The reconstruction of mortuary practices helps us understand how people buried their dead and provides insight into mortuary rituals, seen as actively constructing social orders and not as passively reflecting prehistoric societies (Kuijt et al. 2011). Our results show that there is a strong indication that—unlike the other two recognized species, the red fox and the common weasel—the stone marten had some symbolic value in the burial chamber in TP Area at Çatalhöyük East. The articulated feet of the stone marten, resulting from skinning activity, seems to be intentionally incorporated into the infilled deposit of structure, and if so, as part of the rituals that were likely a part of the mortuary practice.
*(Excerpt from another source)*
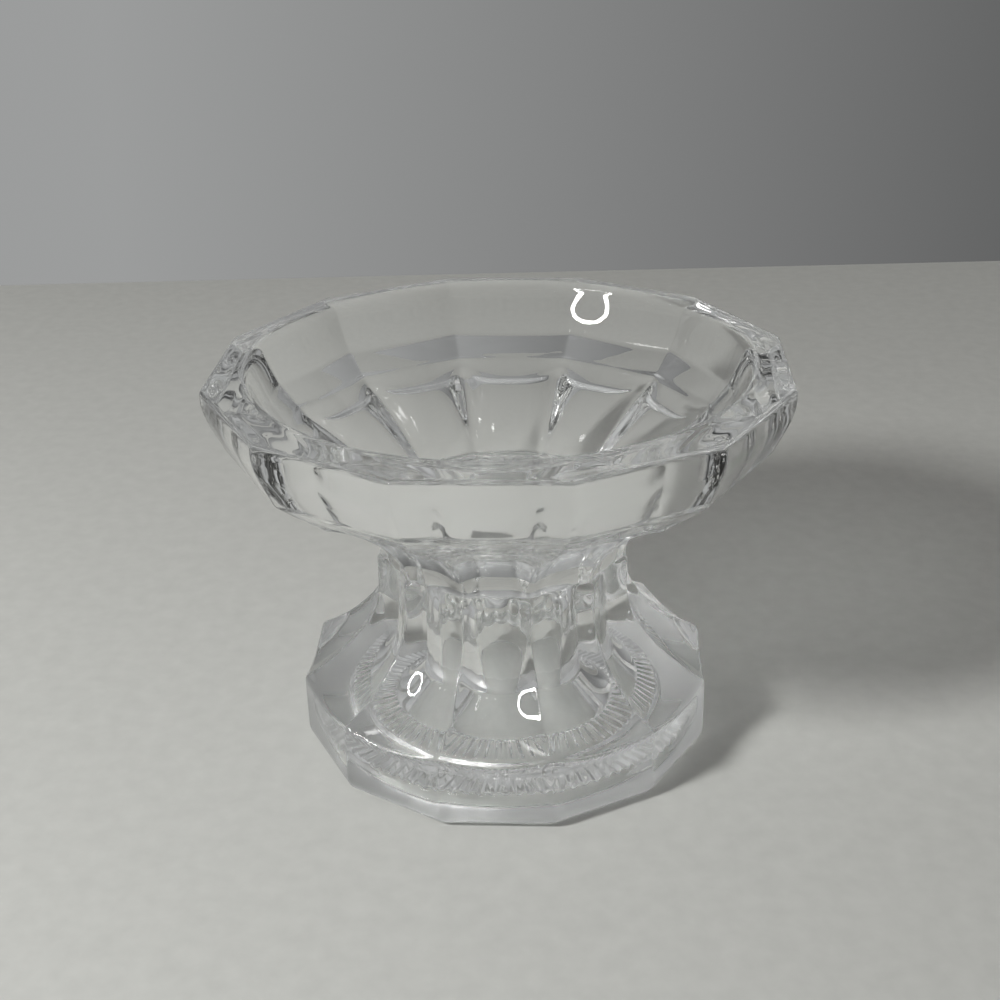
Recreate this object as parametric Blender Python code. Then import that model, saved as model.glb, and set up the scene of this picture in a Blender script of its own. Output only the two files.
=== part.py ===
"""A footed votive candle holder in clear pressed glass, with twelve sides and a fluted neck.

Metres, +Z up. The foot stands on the plane z = 0 and the middle of the neck is the Z axis. Two opposite
flats of each twelve-sided ring are square to X and two to Y, so the corners lie 15 degrees off the axes.
"""

import math

import bmesh
import bpy
from mathutils import Vector
from mathutils.geometry import interpolate_bezier

# Around the holder
SIDES = 12
STEPS_PER_SIDE = 6

# The foot, from the table up
FOOT_RADIUS = 0.0378
BASE_INSET = 0.0021
BASE_ROUNDING = 0.0032
BAND_HEIGHT = 0.0133
BAND_LIP = 0.0006
FOOT_SCALLOP = 0.0014
FLARE_HEIGHT = 0.0161
FLARE_FLUTE_DEPTH = 0.0020
FLARE_FOOT_PULL = 0.53
FLARE_RIDGE_PULLS = (0.23, 0.36)
FLARE_HOLLOW_PULLS = (0.16, 0.42)

# The hollow under the foot
RECESS_RADIUS = 0.0252
LEDGE_RADIUS = 0.0250
LEDGE_HEIGHT = 0.0022
RIBS_INNER_RADIUS = 0.0190
RIBS_INNER_HEIGHT = 0.0036
SKIRT_REACH = 0.0030
SKIRT_RISE = 0.0010
SKIRT_START = 0.0015
SKIRT_PULL = 0.0015
WAIST_RADIUS = 0.0113
WAIST_HEIGHT = 0.0098
CROWN_RADIUS = 0.0050
CROWN_REACH = 0.95
CROWN_DROP = 0.10
CROWN_GLASS = 0.0015

# The neck, where the two pressings are joined
NECK_RADIUS = 0.0233
NECK_FLUTE_DEPTH = 0.0011
NECK_BELOW_JOINT = 0.0036
NECK_ABOVE_JOINT = 0.0016
BOND_THICKNESS = 0.0006
BOND_INSET = 0.0003
CLEARANCE = 0.0003

# The bowl, from the neck up
COVE_HEIGHT = 0.0155
EDGE_RADIUS = 0.0406
ARCH_RADIUS = 0.0348
ARCH_RISE = 0.0013
LIP_RADIUS = 0.0361
LIP_RISE = 0.0007
FLUTE_POWER = 3.4
COVE_PULL = 0.0056
EDGE_PULL = 0.42
RIDGE_LEAN = math.radians(67.0)
HOLLOW_LEAN = math.radians(64.0)
TIER_LIP = 0.0001
TIER_HEIGHT = 0.0039
TIER_WAIST = 0.0424
TIER_RADIUS = 0.0431
BEVEL_HEIGHT = 0.0036
BEVEL_RADIUS = 0.0474
SHOULDER_LEAN = math.radians(25.0)
SHOULDER_HEIGHT = 0.0099
SHOULDER_PULL = 0.45
SHOULDER_TOP_PULL = 0.30
RIM_RADIUS = 0.0510
RIM_BAND = 0.0014
RIM_ROUNDING = 0.0005
RIM_RISE = 0.0009
CREST_INSET = 0.0012

# The inside of the bowl
OPENING_RADIUS = 0.0429
MOUTH_DROP = 0.0005
MOUTH_ROLL = 0.0003
MOUTH_ROLL_DROP = 0.0002
MOUTH_LEAN = math.radians(23.0)
MOUTH_PULL = 0.38
WALL_PULL = 0.58
WALL_LEAN = math.radians(38.0)
KINK_RADIUS = 0.0353
KINK_DEPTH = 0.0129
WELL_LEAN = math.radians(58.0)
CUP_DEPTH = 0.0250
FLOOR_RADIUS = 0.0160
WELL_PULL = 0.45

# The plain sides, the shading and the glass
PLAIN_POWER = 2.0
SHARP_TURN = math.radians(24.0)
GLASS_IOR = 1.52

CORNER = math.pi / SIDES
FLAT = math.cos(CORNER)

# Heights of the joints between the stretches
FLARE_TOP = BAND_HEIGHT + BAND_LIP + FLARE_HEIGHT
FOOT_TOP = FLARE_TOP + NECK_BELOW_JOINT
RECESS_HEIGHT = FOOT_TOP - CROWN_GLASS
BOND_BASE = FOOT_TOP + CLEARANCE
BOWL_BASE = BOND_BASE + BOND_THICKNESS + CLEARANCE
COVE_BASE = BOWL_BASE + NECK_ABOVE_JOINT
EDGE_BASE = COVE_BASE + COVE_HEIGHT
TIER_TOP = EDGE_BASE + TIER_HEIGHT
BEVEL_TOP = TIER_TOP + BEVEL_HEIGHT
RIM_BASE = BEVEL_TOP + SHOULDER_HEIGHT
RIM_TOP = RIM_BASE + RIM_BAND + RIM_ROUNDING + RIM_RISE


def clear_scene():
    for thing in list(bpy.data.objects):
        bpy.data.objects.remove(thing, do_unlink=True)


def glass(name, tint, roughness):
    material = bpy.data.materials.new(name)
    material.use_nodes = True
    shader = material.node_tree.nodes["Principled BSDF"]
    shader.inputs["Base Color"].default_value = (*tint, 1.0)
    shader.inputs["Roughness"].default_value = roughness
    shader.inputs["Metallic"].default_value = 0.0
    shader.inputs["IOR"].default_value = GLASS_IOR
    shader.inputs["Transmission Weight"].default_value = 1.0
    return material


def bend(start, first_pull, last_pull, end, steps):
    """A smooth stretch of an outline, as (radius, height) points, without its first point."""
    points = interpolate_bezier(Vector(start), Vector(first_pull), Vector(last_pull), Vector(end), steps + 1)
    return [tuple(point) for point in points][1:]


def leaning(point, lean, length):
    """The point that lies below another by a length, along a wall that leans inward from upright."""
    return point[0] - length * math.sin(lean), point[1] - length * math.cos(lean)


def fluted(ridges, hollows, power=PLAIN_POWER):
    """Rings whose corners follow one outline and whose middles follow another."""
    return [(*ridge, *hollow, power) for ridge, hollow in zip(ridges, hollows)]


def flat_sided(outline):
    """Rings with flat sides between the corners."""
    return [(radius, height, radius * FLAT, height, PLAIN_POWER) for radius, height in outline]


def round_rings(outline):
    return [(radius, height, radius, height, PLAIN_POWER) for radius, height in outline]


def ring_points(ring):
    ridge_radius, ridge_height, hollow_radius, hollow_height, power = ring
    points = []
    for index in range(SIDES * STEPS_PER_SIDE):
        across = 2.0 * (index % STEPS_PER_SIDE) / STEPS_PER_SIDE - 1.0
        hollow = 1.0 - abs(across) ** power
        radius = ridge_radius + (hollow_radius - ridge_radius) * hollow
        height = ridge_height + (hollow_height - ridge_height) * hollow
        angle = CORNER + 2.0 * CORNER * index / STEPS_PER_SIDE
        points.append((radius * math.cos(angle), radius * math.sin(angle), height))
    return points


def turned_body(name, rings, first_height, last_height, material):
    """A closed body through rings, shut by a fan of faces at each end."""
    mesh = bpy.data.meshes.new(name)
    body = bmesh.new()
    loops = [[body.verts.new(point) for point in ring_points(ring)] for ring in rings]
    count = len(loops[0])
    for low, high in zip(loops, loops[1:]):
        for index in range(count):
            after = (index + 1) % count
            body.faces.new((low[index], low[after], high[after], high[index]))
    for loop, height in ((loops[0], first_height), (loops[-1], last_height)):
        pole = body.verts.new((0.0, 0.0, height))
        for index in range(count):
            body.faces.new((pole, loop[index], loop[(index + 1) % count]))
    bmesh.ops.recalc_face_normals(body, faces=body.faces)
    body.to_mesh(mesh)
    body.free()
    mesh.materials.append(material)
    mesh.shade_smooth()
    mesh.set_sharp_from_angle(angle=SHARP_TURN)
    thing = bpy.data.objects.new(name, mesh)
    bpy.context.collection.objects.link(thing)
    return thing


def neck_ring(height, inset=0.0):
    ridge = NECK_RADIUS - inset
    return ridge, height, ridge * FLAT - NECK_FLUTE_DEPTH, height, PLAIN_POWER


def foot_rings():
    lip = BAND_HEIGHT + BAND_LIP
    base = [(FOOT_RADIUS - BASE_INSET, 0.0)]
    base += bend(base[0], (FOOT_RADIUS - 0.3 * BASE_INSET, 0.25 * BASE_ROUNDING),
                 (FOOT_RADIUS, 0.6 * BASE_ROUNDING), (FOOT_RADIUS, BASE_ROUNDING), 4)
    ridge_lip = (FOOT_RADIUS - 0.5 * BAND_LIP, lip)
    hollow_lip = (ridge_lip[0] * FLAT, lip - FOOT_SCALLOP)
    band = [(FOOT_RADIUS, BAND_HEIGHT, FOOT_RADIUS * FLAT, BAND_HEIGHT - FOOT_SCALLOP, PLAIN_POWER)]
    neck = neck_ring(FLARE_TOP)
    reach = FOOT_RADIUS - NECK_RADIUS
    low_pull, high_pull = FLARE_RIDGE_PULLS
    ridge = [ridge_lip] + bend(ridge_lip, (FOOT_RADIUS - FLARE_FOOT_PULL * reach,
                                           lip + low_pull * FLARE_HEIGHT),
                               (NECK_RADIUS, FLARE_TOP - high_pull * FLARE_HEIGHT), neck[:2], 9)
    deep_reach = hollow_lip[0] - neck[2]
    low_pull, high_pull = FLARE_HOLLOW_PULLS
    hollow = [hollow_lip] + bend(hollow_lip, (hollow_lip[0] - FLARE_FOOT_PULL * deep_reach,
                                              lip + low_pull * FLARE_HEIGHT - FLARE_FLUTE_DEPTH),
                                 (neck[2], FLARE_TOP - high_pull * FLARE_HEIGHT), neck[2:4], 9)
    return flat_sided(base) + band + fluted(ridge, hollow) + [neck_ring(FOOT_TOP)]


def recess_rings():
    """The hollow under the foot, from its top down to the bearing ring."""
    waist = (WAIST_RADIUS, WAIST_HEIGHT)
    dome = [(CROWN_RADIUS, RECESS_HEIGHT)]
    dome += bend(dome[-1], (CROWN_RADIUS + CROWN_REACH * (WAIST_RADIUS - CROWN_RADIUS), RECESS_HEIGHT),
                 (WAIST_RADIUS, RECESS_HEIGHT - CROWN_DROP * (RECESS_HEIGHT - WAIST_HEIGHT)), waist, 6)
    inner = (RIBS_INNER_RADIUS, RIBS_INNER_HEIGHT)
    skirt = bend(waist, (WAIST_RADIUS + SKIRT_START, WAIST_HEIGHT - SKIRT_PULL),
                 (inner[0] - SKIRT_REACH, inner[1] + SKIRT_RISE), inner, 6)
    return round_rings(dome + skirt + [(LEDGE_RADIUS, LEDGE_HEIGHT), (RECESS_RADIUS, 0.0)])


def build_foot(material):
    rings = recess_rings() + foot_rings()
    return turned_body("foot", rings, RECESS_HEIGHT, FOOT_TOP, material)


def build_bond(material):
    rings = [neck_ring(BOND_BASE, BOND_INSET), neck_ring(BOND_BASE + BOND_THICKNESS, BOND_INSET)]
    return turned_body("bond", rings, BOND_BASE, BOND_BASE + BOND_THICKNESS, material)


def bowl_outside():
    start = neck_ring(COVE_BASE)
    edge = (EDGE_RADIUS, EDGE_BASE)
    arch = (ARCH_RADIUS, EDGE_BASE + ARCH_RISE)
    pull = EDGE_PULL * (EDGE_RADIUS - NECK_RADIUS) / math.sin(RIDGE_LEAN)
    ridge = bend(start[:2], (start[0], COVE_BASE + COVE_PULL), leaning(edge, RIDGE_LEAN, pull), edge, 10)
    hollow = bend(start[2:4], (start[2], COVE_BASE + COVE_PULL), leaning(arch, HOLLOW_LEAN, pull), arch, 10)
    tier = [(0.5 * (EDGE_RADIUS + TIER_WAIST), 0.5 * (EDGE_BASE + TIER_TOP), LIP_RADIUS, EDGE_BASE + LIP_RISE,
             FLUTE_POWER),
            (TIER_WAIST, TIER_TOP, (TIER_RADIUS - TIER_LIP) * FLAT, TIER_TOP - TIER_LIP, PLAIN_POWER)]
    shoulder = [(TIER_RADIUS, TIER_TOP), (BEVEL_RADIUS, BEVEL_TOP)]
    shoulder += bend(shoulder[-1], leaning(shoulder[-1], SHOULDER_LEAN, -SHOULDER_PULL * SHOULDER_HEIGHT),
                     (RIM_RADIUS, RIM_BASE - SHOULDER_TOP_PULL * SHOULDER_HEIGHT), (RIM_RADIUS, RIM_BASE), 7)
    return [neck_ring(BOWL_BASE), start] + fluted(ridge, hollow, FLUTE_POWER) + tier + flat_sided(shoulder)


def bowl_rim():
    edge = RIM_BASE + RIM_BAND
    outline = [(RIM_RADIUS, edge), (RIM_RADIUS - 0.3 * RIM_ROUNDING, edge + 0.7 * RIM_ROUNDING),
               (RIM_RADIUS - RIM_ROUNDING, edge + RIM_ROUNDING)]
    return flat_sided(outline) + round_rings([(OPENING_RADIUS + CREST_INSET, RIM_TOP)])


def bowl_inside():
    """The smooth inside: the wall from the rim to the kink, then the rounded well down to the flat floor."""
    floor = RIM_TOP - CUP_DEPTH
    roll = (OPENING_RADIUS + MOUTH_ROLL, RIM_TOP - MOUTH_ROLL_DROP)
    mouth = (OPENING_RADIUS, RIM_TOP - MOUTH_DROP)
    kink = (KINK_RADIUS, RIM_TOP - KINK_DEPTH)
    wall = bend(mouth, leaning(mouth, MOUTH_LEAN, MOUTH_PULL * KINK_DEPTH),
                leaning(kink, WALL_LEAN, -WALL_PULL * KINK_DEPTH), kink, 6)
    drop = kink[1] - floor
    well = bend(kink, leaning(kink, WELL_LEAN, WELL_PULL * drop / math.cos(WELL_LEAN)),
                (FLOOR_RADIUS + WELL_PULL * drop, floor), (FLOOR_RADIUS, floor), 8)
    return round_rings([roll, mouth] + wall + well)


def build_bowl(material):
    rings = bowl_outside() + bowl_rim() + bowl_inside()
    return turned_body("bowl", rings, BOWL_BASE, RIM_TOP - CUP_DEPTH, material)


def main():
    clear_scene()
    clear_glass = glass("clear glass", (0.93, 0.94, 0.94), 0.02)
    clear_bond = glass("clear bond", (0.95, 0.95, 0.94), 0.05)
    build_foot(clear_glass)
    build_bond(clear_bond)
    build_bowl(clear_glass)


main()
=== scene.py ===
"""The looks of the footed candle holder: clear pressed glass on a pale table, lit from the front left.

Metres, +Z up, in the model's own frame. The glass follows the model's outline with finer steps and rounded
edges, and adds the ribs and the ground ring under the foot. The bowl, the bond and the foot meet without
walls between them, because the light passes from one to the next.
"""

import math

import bpy
from mathutils import Matrix, Vector, noise
from mathutils.geometry import interpolate_bezier


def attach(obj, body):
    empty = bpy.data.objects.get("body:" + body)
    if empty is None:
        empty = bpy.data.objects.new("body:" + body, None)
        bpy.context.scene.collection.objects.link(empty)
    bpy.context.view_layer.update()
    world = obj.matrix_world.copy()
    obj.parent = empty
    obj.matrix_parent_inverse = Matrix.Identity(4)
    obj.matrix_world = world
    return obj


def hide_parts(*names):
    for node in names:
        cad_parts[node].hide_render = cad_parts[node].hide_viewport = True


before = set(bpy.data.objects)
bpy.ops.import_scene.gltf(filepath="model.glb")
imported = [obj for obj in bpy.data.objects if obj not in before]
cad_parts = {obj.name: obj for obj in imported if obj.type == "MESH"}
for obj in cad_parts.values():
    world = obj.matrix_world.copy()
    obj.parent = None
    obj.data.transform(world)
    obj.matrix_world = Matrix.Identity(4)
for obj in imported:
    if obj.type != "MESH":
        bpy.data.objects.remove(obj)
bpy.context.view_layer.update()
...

They are also highly selective in nature in regards to the animal parts, indicating processing of the animal for its pelt, and not excluding the possibility of funerary use. It is likely that at least two of the paws of the stone marten are associated with a specific human individual. The findings we present here are in line with the other unusual grave goods interred in the TP burial chamber. Several explanations for such grave goods are known. They might be mourner’s gifts to the dead, be selected to serve as reminders of a person’s deeds or character, serve to equip the dead for the world of the afterlife or to prevent the dead coming back to haunt the living, or reflect the position of the deceased (Parker Pearson 1999). Our analysis showed a distinct pattern in the use of small carnivores in the burial context, clearly pointing to burial practice, and thus to social practices, in late Neolithic Çatalhöyük. The role of ritual in the formation of faunal assemblages (Russell 2012) has also been demonstrated.